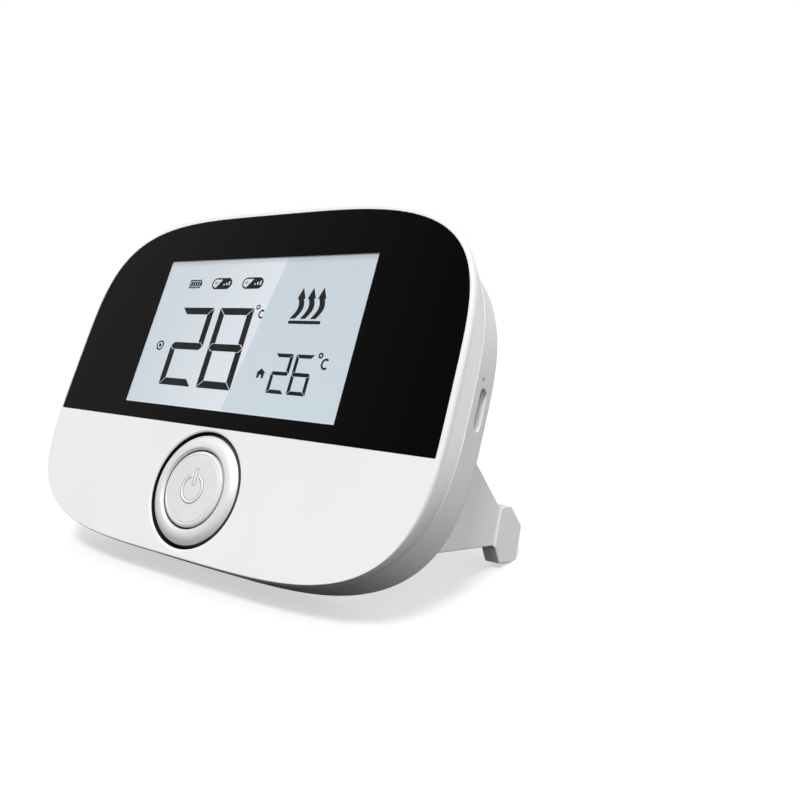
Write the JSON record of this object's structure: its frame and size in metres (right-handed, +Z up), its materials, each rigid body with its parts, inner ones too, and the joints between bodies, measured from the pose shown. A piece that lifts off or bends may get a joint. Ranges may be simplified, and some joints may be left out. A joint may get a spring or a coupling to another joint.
{
  "type": "wall thermostat",
  "caption": "Room thermostat with a display window, a turning dial around a push button, a charging socket in its side, wall keyholes and two folding legs.",
  "frame": {"origin": "on the table plane, midway between the leftmost and rightmost, and the foremost and rearmost, points of the reclined thermostat", "axes": "+X to the right seen from the front, along the case's width; -Y is the way the display faces; +Z up"},
  "size_m": [0.1226, 0.0604, 0.0862],
  "materials": {
    "case_white_abs": "fine satin moulded ABS",
    "lens_black_acrylic": "polished black-printed acrylic",
    "black_adhesive": "matte tape",
    "polariser_film": "smooth film",
    "display_glass": "polished",
    "white_film": "matte film",
    "clear_acrylic": "polished",
    "led_package": "moulded",
    "white_polycarbonate": "satin",
    "conductive_rubber": "matte",
    "circuit_board": "green solder mask on glass epoxy",
    "steel": "zinc plated",
    "chip_epoxy": "moulded epoxy",
    "module_board": "blue solder mask",
    "tinned_steel": "tinned",
    "copper_wire": "copper",
    "sensor_resin": "dipped resin",
    "battery_foil": "laminated foil",
    "connector_nylon": "moulded nylon",
    "red_sleeve": "pvc sleeve",
    "black_sleeve": "pvc sleeve",
    "encoder_plastic": "moulded",
    "natural_acetal": "moulded",
    "dial_silver": "pearl silver paint",
    "button_satin": "satin"
  },
  "bodies": {
    "housing": {"front_housing": "case_white_abs", "rear_housing": "case_white_abs", "housing_screws": "steel", "display_lens": "lens_black_acrylic", "lens_adhesive": "black_adhesive", "front_polariser": "polariser_film", "lcd_front_glass": "display_glass", "lcd_rear_glass": "display_glass", "rear_polariser": "polariser_film", "diffuser_film": "white_film", "light_guide": "clear_acrylic", "backlight_leds": "led_package", "lcd_tray": "white_polycarbonate", "zebra_strip": "conductive_rubber", "main_board": "circuit_board", "board_screws": "steel", "controller_chip": "chip_epoxy", "wifi_module": "module_board", "wifi_shield": "tinned_steel", "radio_module": "circuit_board", "antenna_coil": "copper_wire", "temperature_sensor": "sensor_resin", "charge_led": "led_package", "usb_shell": "tinned_steel", "usb_tongue": "connector_nylon", "battery_cell": "battery_foil", "battery_tape": "black_adhesive", "battery_header": "connector_nylon", "battery_plug": "connector_nylon", "battery_lead_red": "red_sleeve", "battery_lead_black": "black_sleeve", "encoder_base": "encoder_plastic", "button_guide": "natural_acetal", "switch_base": "chip_epoxy", "leg_pins": "steel"},
    "dial": {"dial_ring": "dial_silver", "dial_clip": "steel", "encoder_rotor": "natural_acetal"},
    "button": {"button_cap": "button_satin", "switch_plunger": "natural_acetal"},
    "leg_right": {"leg_right": "case_white_abs"},
    "leg_left": {"leg_left": "case_white_abs"}
  },
  "joints": [
    {"name": "dial_turn", "type": "hinge", "parent": "housing", "child": "dial", "pos_m": [0, -0.02365, 0.02119], "axis": [0, 0.9011, -0.4337], "continuous": true},
    {"name": "button_press", "type": "slide", "parent": "housing", "child": "button", "axis": [0, 0.9011, -0.4337], "range_m": [0, 0.0005], "stiffness_N_per_m": 1500, "springref_m": -0.0004},
    {"name": "leg_right_fold", "type": "hinge", "parent": "housing", "child": "leg_right", "pos_m": [0.0524, -0.00746, 0.02439], "axis": [0, 0.4337, 0.9011], "range_deg": [0, 94]},
    {"name": "leg_left_fold", "type": "hinge", "parent": "housing", "child": "leg_left", "pos_m": [-0.0524, -0.00746, 0.02439], "axis": [0, -0.4337, -0.9011], "range_deg": [0, 94]}
  ]
}
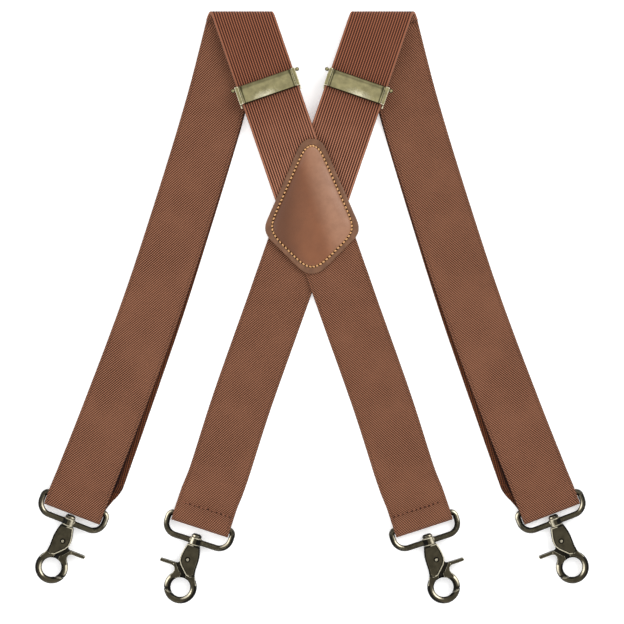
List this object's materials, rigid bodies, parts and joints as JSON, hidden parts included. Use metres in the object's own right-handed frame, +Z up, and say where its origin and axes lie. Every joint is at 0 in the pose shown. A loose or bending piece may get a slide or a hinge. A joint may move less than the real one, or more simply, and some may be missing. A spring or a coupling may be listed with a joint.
{
  "type": "suspenders",
  "caption": "X-back suspenders laid flat: webbing straps, padded leather crossing patch, sliding adjusters and swivel trigger hooks.",
  "frame": {"origin": "middle of the bounding box in plan, on the surface that the suspenders lie on", "axes": "+X to the viewer's right, +Y from the hooks towards the shoulder creases, +Z up off the surface"},
  "size_m": [0.3492, 0.3732, 0.0131],
  "materials": {
    "webbing_ribbed": "ribbed brown webbing",
    "webbing_twill": "fine twill brown webbing",
    "leather": "smooth tan-brown leather, soft sheen",
    "padding": "felt wadding",
    "thread": "waxed tan thread",
    "antique_bronze": "dark antique bronze, rubbed bright on its edges",
    "antique_brass": "mottled antique brass",
    "spring_steel": "drawn spring wire"
  },
  "bodies": {
    "root": {"left_upper_strap": "webbing_ribbed", "right_upper_strap": "webbing_ribbed", "left_front_strap": "webbing_twill", "right_front_strap": "webbing_twill", "left_return_strap": "webbing_twill", "right_return_strap": "webbing_twill", "left_strap_tail": "webbing_twill", "right_strap_tail": "webbing_twill", "left_lower_strap": "webbing_twill", "right_lower_strap": "webbing_twill", "left_hem_stitching": "thread", "right_hem_stitching": "thread", "patch_front": "leather", "patch_padding": "padding", "patch_back": "leather", "patch_stitching": "thread"},
    "front_left_swivel_loop": {"front_left_loop": "antique_bronze"},
    "front_left_snap": {"front_left_hook": "antique_bronze", "front_left_rivet": "antique_bronze"},
    "front_left_lever": {"front_left_trigger": "antique_bronze", "front_left_spring": "spring_steel"},
    "front_right_swivel_loop": {"front_right_loop": "antique_bronze"},
    "front_right_snap": {"front_right_hook": "antique_bronze", "front_right_rivet": "antique_bronze"},
    "front_right_lever": {"front_right_trigger": "antique_bronze", "front_right_spring": "spring_steel"},
    "back_left_swivel_loop": {"back_left_loop": "antique_bronze"},
    "back_left_snap": {"back_left_hook": "antique_bronze", "back_left_rivet": "antique_bronze"},
    "back_left_lever": {"back_left_trigger": "antique_bronze", "back_left_spring": "spring_steel"},
    "back_right_swivel_loop": {"back_right_loop": "antique_bronze"},
    "back_right_snap": {"back_right_hook": "antique_bronze", "back_right_rivet": "antique_bronze"},
    "back_right_lever": {"back_right_trigger": "antique_bronze", "back_right_spring": "spring_steel"},
    "left_adjuster": {"left_adjuster_frame": "antique_brass", "left_hinge_pin": "antique_brass", "left_tail_stitching": "thread"},
    "left_cover": {"left_adjuster_flap": "antique_brass"},
    "right_adjuster": {"right_adjuster_frame": "antique_brass", "right_hinge_pin": "antique_brass", "right_tail_stitching": "thread"},
    "right_cover": {"right_adjuster_flap": "antique_brass"}
  },
  "joints": [
    {"name": "front_left_loop_tilt", "type": "hinge", "parent": "root", "child": "front_left_swivel_loop", "pos_m": [-0.14857, -0.12288, 0.0038], "axis": [0.9336, -0.3584, 0], "range_deg": [-75, 75]},
    {"name": "front_left_swivel", "type": "hinge", "parent": "front_left_swivel_loop", "child": "front_left_snap", "pos_m": [-0.1533, -0.1352, 0.0038], "axis": [-0.3584, -0.9336, 0], "continuous": true},
    {"name": "front_left_trigger", "type": "hinge", "parent": "front_left_snap", "child": "front_left_lever", "pos_m": [-0.15687, -0.14701, 0.0038], "axis": [0, 0, -1], "range_deg": [0, 14], "stiffness_Nm_per_rad": 0.02, "springref_deg": -5.73},
    {"name": "front_right_loop_tilt", "type": "hinge", "parent": "root", "child": "front_right_swivel_loop", "pos_m": [0.14857, -0.12288, 0.0038], "axis": [0.9336, 0.3584, 0], "range_deg": [-75, 75]},
    {"name": "front_right_swivel", "type": "hinge", "parent": "front_right_swivel_loop", "child": "front_right_snap", "pos_m": [0.1533, -0.1352, 0.0038], "axis": [0.3584, -0.9336, 0], "continuous": true},
    {"name": "front_right_trigger", "type": "hinge", "parent": "front_right_snap", "child": "front_right_lever", "pos_m": [0.15687, -0.14701, 0.0038], "axis": [0, 0, 1], "range_deg": [0, 14], "stiffness_Nm_per_rad": 0.02, "springref_deg": -5.73},
    {"name": "back_left_loop_tilt", "type": "hinge", "parent": "root", "child": "back_left_swivel_loop", "pos_m": [-0.06952, -0.13475, 0.0038], "axis": [0.9511, -0.309, 0], "range_deg": [-75, 75]},
    {"name": "back_left_swivel", "type": "hinge", "parent": "back_left_swivel_loop", "child": "back_left_snap", "pos_m": [-0.0736, -0.1473, 0.0038], "axis": [-0.309, -0.9511, 0], "continuous": true},
    {"name": "back_left_trigger", "type": "hinge", "parent": "back_left_snap", "child": "back_left_lever", "pos_m": [-0.07826, -0.15872, 0.0038], "axis": [0, 0, 1], "range_deg": [0, 14], "stiffness_Nm_per_rad": 0.02, "springref_deg": -5.73},
    {"name": "back_right_loop_tilt", "type": "hinge", "parent": "root", "child": "back_right_swivel_loop", "pos_m": [0.06952, -0.13475, 0.0038], "axis": [0.9511, 0.309, 0], "range_deg": [-75, 75]},
    {"name": "back_right_swivel", "type": "hinge", "parent": "back_right_swivel_loop", "child": "back_right_snap", "pos_m": [0.0736, -0.1473, 0.0038], "axis": [0.309, -0.9511, 0], "continuous": true},
    {"name": "back_right_trigger", "type": "hinge", "parent": "back_right_snap", "child": "back_right_lever", "pos_m": [0.07826, -0.15872, 0.0038], "axis": [0, 0, -1], "range_deg": [0, 14], "stiffness_Nm_per_rad": 0.02, "springref_deg": -5.73},
    {"name": "left_adjuster_slide", "type": "slide", "parent": "root", "child": "left_adjuster", "axis": [-0.3244, 0.9459, 0], "range_m": [-0.008, 0.024], "deforming": ["left_strap_tail"]},
    {"name": "left_cover_hinge", "type": "hinge", "parent": "left_adjuster", "child": "left_cover", "pos_m": [-0.02942, 0.14265, 0.0117], "axis": [-0.9459, -0.3244, 0], "range_deg": [0, 110]},
    {"name": "right_adjuster_slide", "type": "slide", "parent": "root", "child": "right_adjuster", "axis": [0.3244, 0.9459, 0], "range_m": [-0.008, 0.024], "deforming": ["right_strap_tail"]},
    {"name": "right_cover_hinge", "type": "hinge", "parent": "right_adjuster", "child": "right_cover", "pos_m": [0.02942, 0.14265, 0.0117], "axis": [-0.9459, 0.3244, 0], "range_deg": [0, 110]}
  ]
}
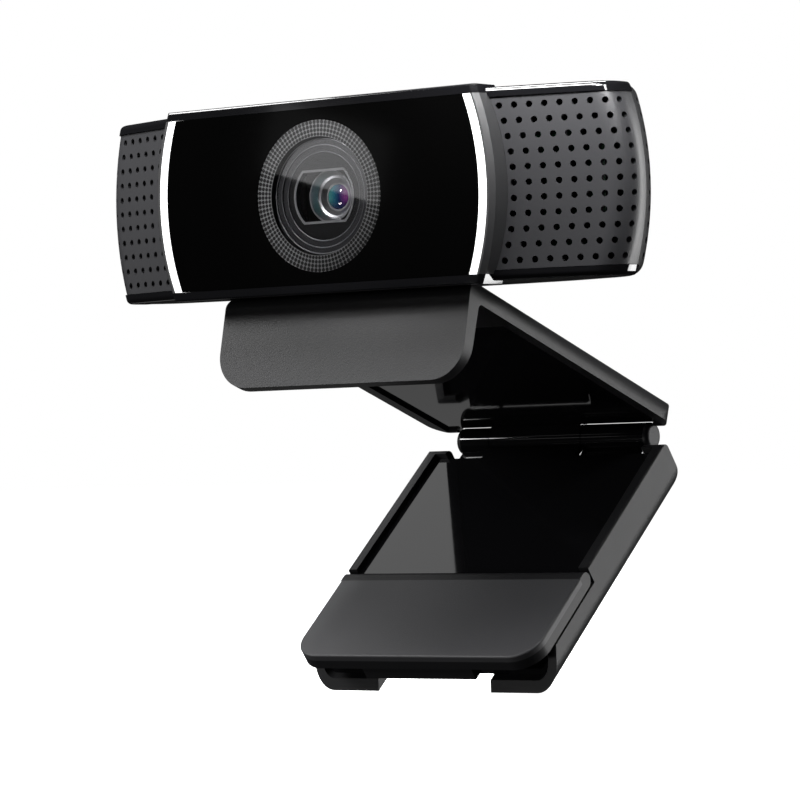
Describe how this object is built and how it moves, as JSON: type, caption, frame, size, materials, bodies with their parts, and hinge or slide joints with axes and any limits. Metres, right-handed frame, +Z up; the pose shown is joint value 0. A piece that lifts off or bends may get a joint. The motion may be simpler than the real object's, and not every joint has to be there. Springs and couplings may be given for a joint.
{
  "type": "webcam on tripod",
  "caption": "Bar-shaped webcam with perforated wings and a glossy front, tilting on a folding monitor clip with a lip, a leg and a flip-out foot.",
  "frame": {"origin": "centre of the front window's outer face, on the lens axis", "axes": "+X to the right of someone facing the lens, -Y the way the lens looks, +Z up"},
  "size_m": [0.0948, 0.0634, 0.0885],
  "materials": {
    "matte_black": "fine-grained satin",
    "gloss_black": "polished",
    "grille_black": "satin",
    "light_guide": "frosted",
    "window": "clear",
    "dark_matte": "matte",
    "lens_metal": "satin",
    "lens_glass": "coated",
    "steel": "brushed",
    "board": "solder mask",
    "chip": "matte",
    "magnet": "plated",
    "copper": "enamelled wire",
    "soft_black": "fine-grained",
    "led_white": "matte",
    "brass": "machined"
  },
  "bodies": {
    "arm": {"arm_shell": "matte_black", "arm_panel": "gloss_black", "arm_knuckle": "gloss_black", "knuckle_screws": "steel", "friction_sleeve": "brass", "lip_pad": "soft_black", "tilt_pin": "steel"},
    "camera": {"module_frame": "matte_black", "module_bars": "gloss_black", "front_panel": "gloss_black", "lens_window": "window", "light_strip_left": "light_guide", "light_strip_right": "light_guide", "light_boards": "board", "status_leds": "led_white", "grille_right": "grille_black", "grille_left": "grille_black", "top_cap": "gloss_black", "bottom_cap": "gloss_black", "rear_shell": "gloss_black", "lens_baffle": "dark_matte", "lens_hood": "dark_matte", "focus_housing": "dark_matte", "focus_magnets": "magnet", "sensor_holder": "dark_matte", "ir_filter": "lens_glass", "image_sensor": "chip", "sensor_board": "board", "chassis": "steel", "main_board": "board", "board_chips": "chip", "cable_header": "led_white", "microphones": "steel", "mic_gaskets": "soft_black", "mic_boards": "board", "housing_screws": "steel", "cable_inlet": "soft_black", "tilt_bracket": "steel"},
    "lens": {"lens_barrel": "lens_metal", "lens_glass": "lens_glass", "rear_element": "lens_glass", "focus_coil": "copper"},
    "leg": {"leg_shell": "matte_black", "leg_panel": "gloss_black", "leg_liner": "gloss_black", "leg_knuckles": "gloss_black", "fold_pin": "steel", "barrel_caps": "gloss_black", "tripod_insert": "brass", "foot_ears": "matte_black", "foot_pin": "steel"},
    "foot": {"foot_core": "matte_black", "foot_pad": "soft_black"}
  },
  "joints": [
    {"name": "camera_tilt", "type": "hinge", "parent": "arm", "child": "camera", "pos_m": [0, 0.0157, -0.01295], "axis": [1, 0, 0], "range_deg": [-22, 0]},
    {"name": "lens_focus", "type": "slide", "parent": "camera", "child": "lens", "axis": [0, 1, 0], "range_m": [0, 0.0003]},
    {"name": "leg_fold", "type": "hinge", "parent": "arm", "child": "leg", "pos_m": [0, 0.0612, -0.03716], "axis": [1, 0, 0], "range_deg": [-45, 90]},
    {"name": "foot_flip", "type": "hinge", "parent": "leg", "child": "foot", "pos_m": [0, 0.0336, -0.05818], "axis": [-1, 0, 0], "range_deg": [0, 30]}
  ]
}
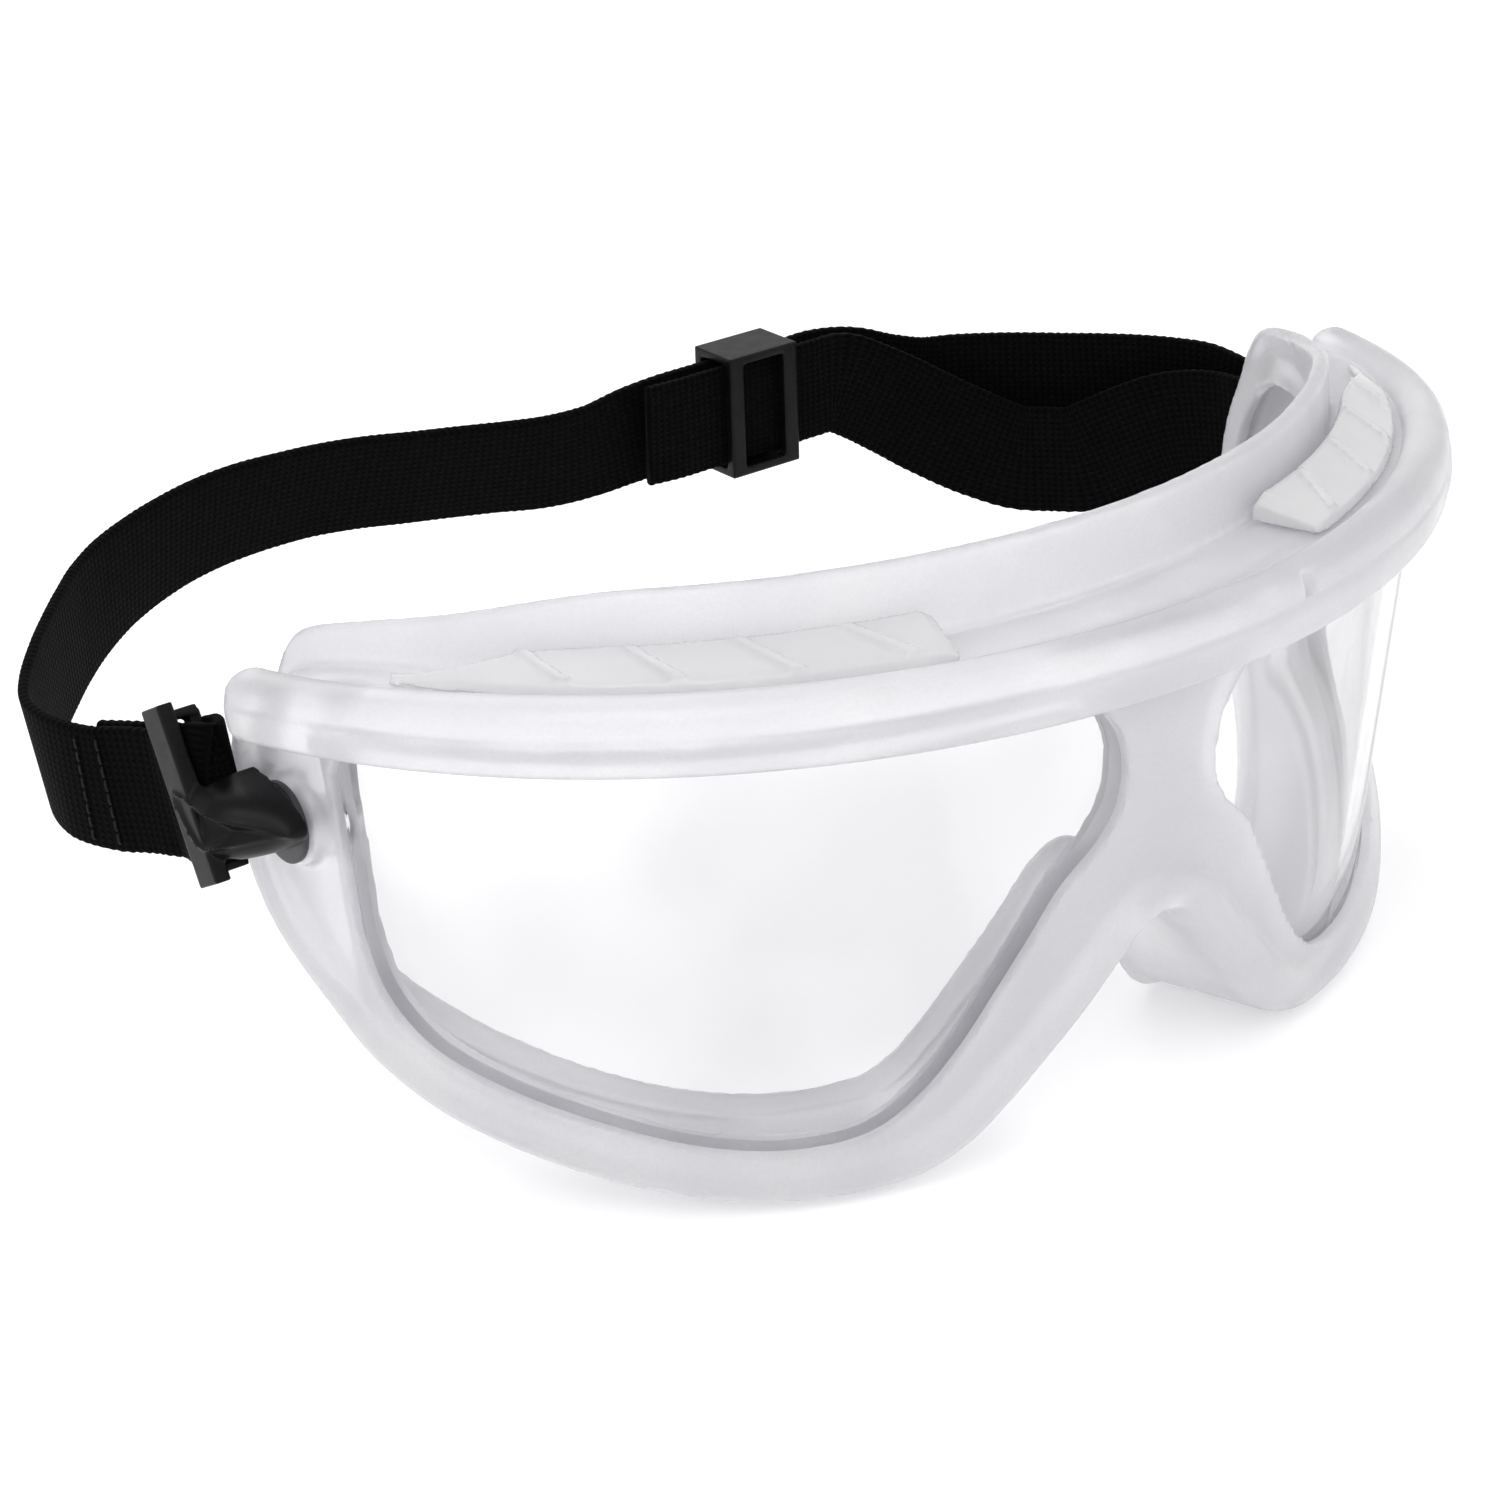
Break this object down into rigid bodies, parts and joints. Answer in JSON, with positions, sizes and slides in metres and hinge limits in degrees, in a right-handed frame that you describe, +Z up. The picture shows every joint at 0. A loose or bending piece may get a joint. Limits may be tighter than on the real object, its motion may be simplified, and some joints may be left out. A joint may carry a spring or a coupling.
{
  "type": "safety goggles",
  "caption": "Wide-vision safety goggles: soft frosted wrap frame with brow rail, clear wrap lens, ribbed vent covers and a black elastic headband on pivoting clips.",
  "frame": {"origin": "on the plane of symmetry, level with the frame's lowest points, at the front of the brow rail", "axes": "+Z up, -Y the way the wearer looks, +X the wearer's left"},
  "size_m": [0.1755, 0.1368, 0.0705],
  "materials": {
    "frosted_vinyl": "frosted translucent soft vinyl",
    "clear_lens": "clear polished polycarbonate",
    "clear_vinyl": "translucent satin vinyl",
    "black_nylon": "semi-gloss moulded nylon",
    "dark_washer": "satin",
    "black_webbing": "woven elastic"
  },
  "bodies": {
    "frame": {"frame_body": "frosted_vinyl", "lens": "clear_lens", "vent_cover_left": "clear_vinyl", "vent_cover_right": "clear_vinyl", "pivot_washer_left": "dark_washer", "pivot_washer_right": "dark_washer"},
    "right_clip": {"strap_clip_right": "black_nylon", "peg_cap_right": "clear_vinyl", "head_strap": "black_webbing"},
    "left_clip": {"strap_clip_left": "black_nylon", "peg_cap_left": "clear_vinyl"},
    "adjuster": {"slide_adjuster": "black_nylon"}
  },
  "joints": [
    {"name": "right_clip_turn", "type": "hinge", "parent": "frame", "child": "right_clip", "pos_m": [-0.0766, 0.0608, 0.0425], "axis": [1, 0, 0], "range_deg": [-30, 12]},
    {"name": "left_clip_turn", "type": "hinge", "parent": "frame", "child": "left_clip", "pos_m": [0.0766, 0.0608, 0.0425], "axis": [1, 0, 0], "range_deg": [-30, 12]},
    {"name": "adjuster_slide", "type": "slide", "parent": "right_clip", "child": "adjuster", "axis": [1, 0, 0], "range_m": [-0.007, 0.007]}
  ],
  "couplings": [
    {"joint": "left_clip_turn", "follows": "right_clip_turn", "ratio": 1}
  ]
}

• Set task: Restate word for word the lines from the one holding "Break this object" to the end of the listing, both ends included, and nothing more.

• Exercise result:
Break this object down into rigid bodies, parts and joints. Answer in JSON, with positions, sizes and slides in metres and hinge limits in degrees, in a right-handed frame that you describe, +Z up. The picture shows every joint at 0. A loose or bending piece may get a joint. Limits may be tighter than on the real object, its motion may be simplified, and some joints may be left out. A joint may carry a spring or a coupling.
{
  "type": "safety goggles",
  "caption": "Wide-vision safety goggles: soft frosted wrap frame with brow rail, clear wrap lens, ribbed vent covers and a black elastic headband on pivoting clips.",
  "frame": {"origin": "on the plane of symmetry, level with the frame's lowest points, at the front of the brow rail", "axes": "+Z up, -Y the way the wearer looks, +X the wearer's left"},
  "size_m": [0.1755, 0.1368, 0.0705],
  "materials": {
    "frosted_vinyl": "frosted translucent soft vinyl",
    "clear_lens": "clear polished polycarbonate",
    "clear_vinyl": "translucent satin vinyl",
    "black_nylon": "semi-gloss moulded nylon",
    "dark_washer": "satin",
    "black_webbing": "woven elastic"
  },
  "bodies": {
    "frame": {"frame_body": "frosted_vinyl", "lens": "clear_lens", "vent_cover_left": "clear_vinyl", "vent_cover_right": "clear_vinyl", "pivot_washer_left": "dark_washer", "pivot_washer_right": "dark_washer"},
    "right_clip": {"strap_clip_right": "black_nylon", "peg_cap_right": "clear_vinyl", "head_strap": "black_webbing"},
    "left_clip": {"strap_clip_left": "black_nylon", "peg_cap_left": "clear_vinyl"},
    "adjuster": {"slide_adjuster": "black_nylon"}
  },
  "joints": [
    {"name": "right_clip_turn", "type": "hinge", "parent": "frame", "child": "right_clip", "pos_m": [-0.0766, 0.0608, 0.0425], "axis": [1, 0, 0], "range_deg": [-30, 12]},
    {"name": "left_clip_turn", "type": "hinge", "parent": "frame", "child": "left_clip", "pos_m": [0.0766, 0.0608, 0.0425], "axis": [1, 0, 0], "range_deg": [-30, 12]},
    {"name": "adjuster_slide", "type": "slide", "parent": "right_clip", "child": "adjuster", "axis": [1, 0, 0], "range_m": [-0.007, 0.007]}
  ],
  "couplings": [
    {"joint": "left_clip_turn", "follows": "right_clip_turn", "ratio": 1}
  ]
}